Monday, 3 October 2011

The Red Shirt Diaries

Do you remember in Star Trek when they used to pop off the Enterprise every now and then to go and investigate some dangerous new planet?

Off would go Kirk, and Spock and Bones… and a Security chap in a red shirt.

Five minutes in (and that’s being generous) said red-shirted chappie would cop it.

Some days I wish I was writing for Star Trek.

I sort of liked the honesty of that approach, like an unwritten agreement between writer and viewer; Look, we know he’s gonna snuff, it you know he’s gonna snuff it, we could waste your time giving you some back-story, making you really feel for this guy, and the wife and kids he left behind… or you know, we could just slap him in a red shirt and get on with the show, cause we only have thirty minutes here, and twenty of that will be Kirk’s log…

It was nice.

Everyone knew where they stood.

Except for the Red-Shirt.

Those guys never saw it coming.



I admit it; I am currently lacking the patience to retrospectively fill out a character I invented purely for the purpose of killing off in three chapters time. He’s nothing but a walking talking plot device.
Literary cannon fodder.

Can’t I just slap him in a red shirt and be done with?

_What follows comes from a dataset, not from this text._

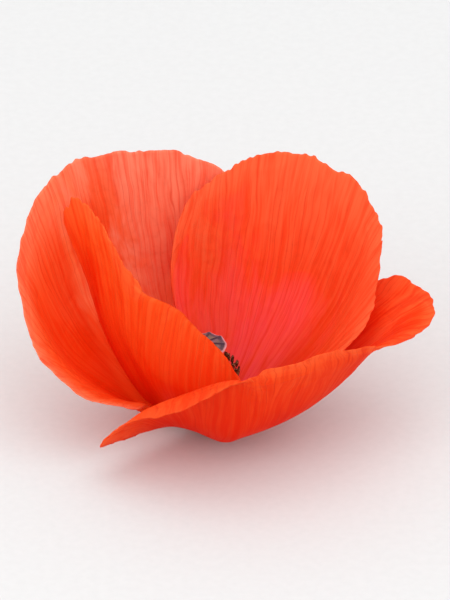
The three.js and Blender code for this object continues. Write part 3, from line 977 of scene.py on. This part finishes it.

Ah, I could. But then you’d all know what was coming.


PS And yes, I wrote this Sunday evening whilst watching Star Trek and generally procrastinating.

3 comments:

  1. I watched the old Star Treks religiously when I was at University and we used to play spot the one who will die first.

    However, I had never considered this more interlectual side of our game. As you say, we all knew and accepted they would die. They were nameless characters.

    Can you get away with this in a book? I can't think of any examples...I'd be interested to know how shallow you can make them.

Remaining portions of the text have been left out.